Last week, I attended a screening of the documentary The Fall of I-Hotel (1983) organized by CAAAV and Picture the Homeless, two organizations that advocate for affordable housing in NYC. The film was a gritty documentation of the elderly Filipino American community that resided in I-Hotel and fought eviction by real estate developers during the mid-twentieth century. It was super great, go watch it!
After the screening, a panel discussion was held, which featured representatives from both organizations who spoke about their work and perspectives. The question that got me thinking the most was asked by the moderator, which was something along the lines of: when I’m talking about gentrification with my friends and other people, how do I respond to them when they say that cities are always changing and that it is natural for neighborhoods to see changes in people and character?
When I heard this question, it seemed to make so much sense at the time. After all, the advent of Chinatown left Little Italy shrunken to a single street and the dilapidated tenement aesthetic is hardly ever preferred. But, after thinking about it for a long time, I have decided that for my own understanding, gentrification does not equate to natural changes in neighborhoods, and to believe so would be a terrible mistake.
Yes, people move in and out of buildings all the time, restaurants and businesses start up and close down like fireworks in this city, and the dorky person you grew up with now looks like the hottest hipster around. These things happen, but the advancement of a New York City that perpetuates itself for the sake of a wealthier demographic and higher-brow culture does not have to happen.
Gentrification cannot just be accepted as natural, because gentrification is a structured process. There are permits that require city approval, real estate and private developers jostling elbows for coveted space, and there are real-people making real-life decisions that will affect others. No lie, I used to see a sign in SoHo/Chinatown somewhere that read “SoHo is Sexy, Conquest Advisors.” Conquest Advisors, really? Does anyone else see the horrific irony in that?
In fact, that there are people and organizations fighting against gentrification every single day. To say gentrification is natural would be a surrender because it implies that there can’t, and maybe shouldn’t, be anything done about it. Even worse is that it distracts those who are competing against each other for the lowest rents from the fact that affordable housing itself is under attack.
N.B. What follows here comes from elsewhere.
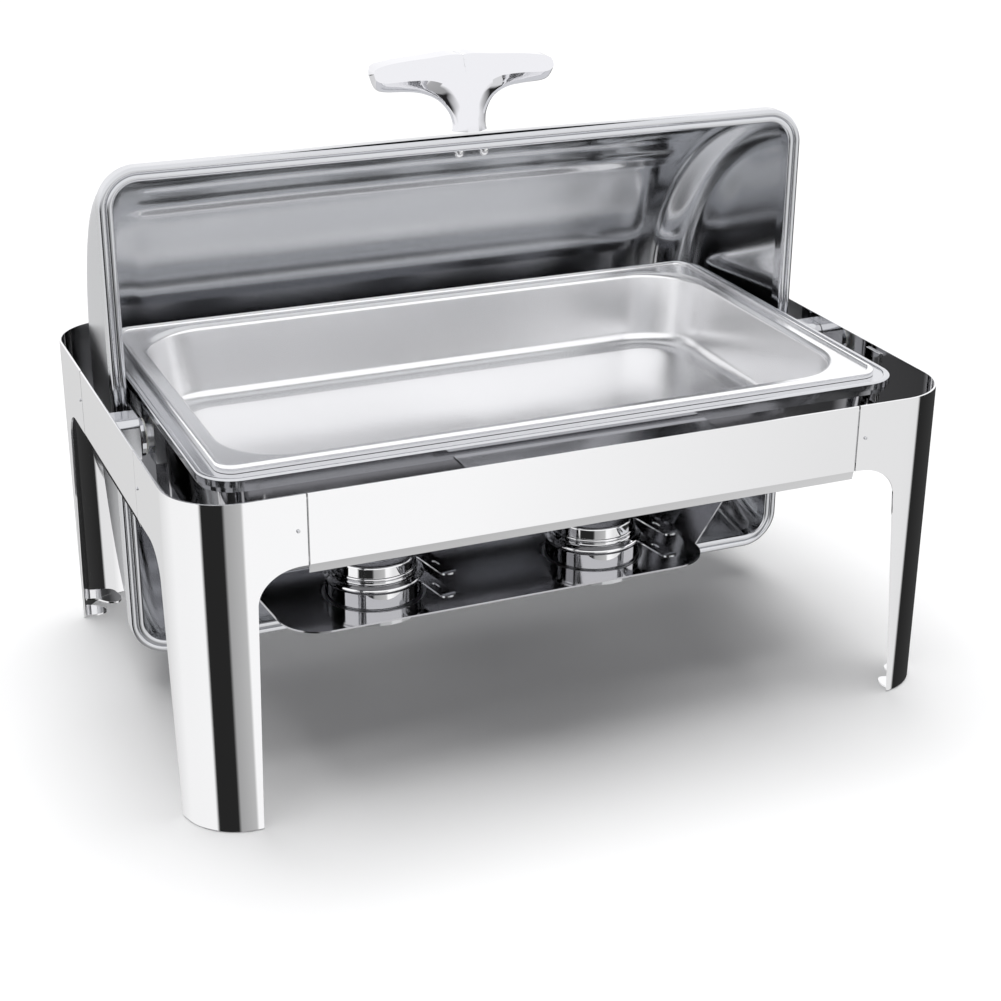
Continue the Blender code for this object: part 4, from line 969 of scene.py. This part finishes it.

So, what did the panel members have to say in response to the moderator’s question? Main word: priorities. The representative from Picture the Homeless elucidated the fact that in the U.S., housing is not a right (though the UN recognizes it as a human right) and people are not actually entitled to a roof over their heads. In a country where private property is seen as only needing to fulfill private interests, it begs for an ideological battle over values and priorities. Is affordable housing important? Is affordable housing necessary for the urban ecology of a metropolis like NYC? Is affordable housing possible? In my mind, the answer to all of these questions is a loud and resounding “YES!” Screen The Fall of the I-Hotel at your college campus, show your support to the many organizations that fight gentrification every day, and attend your local community board meetings and bring your voice and collaboration.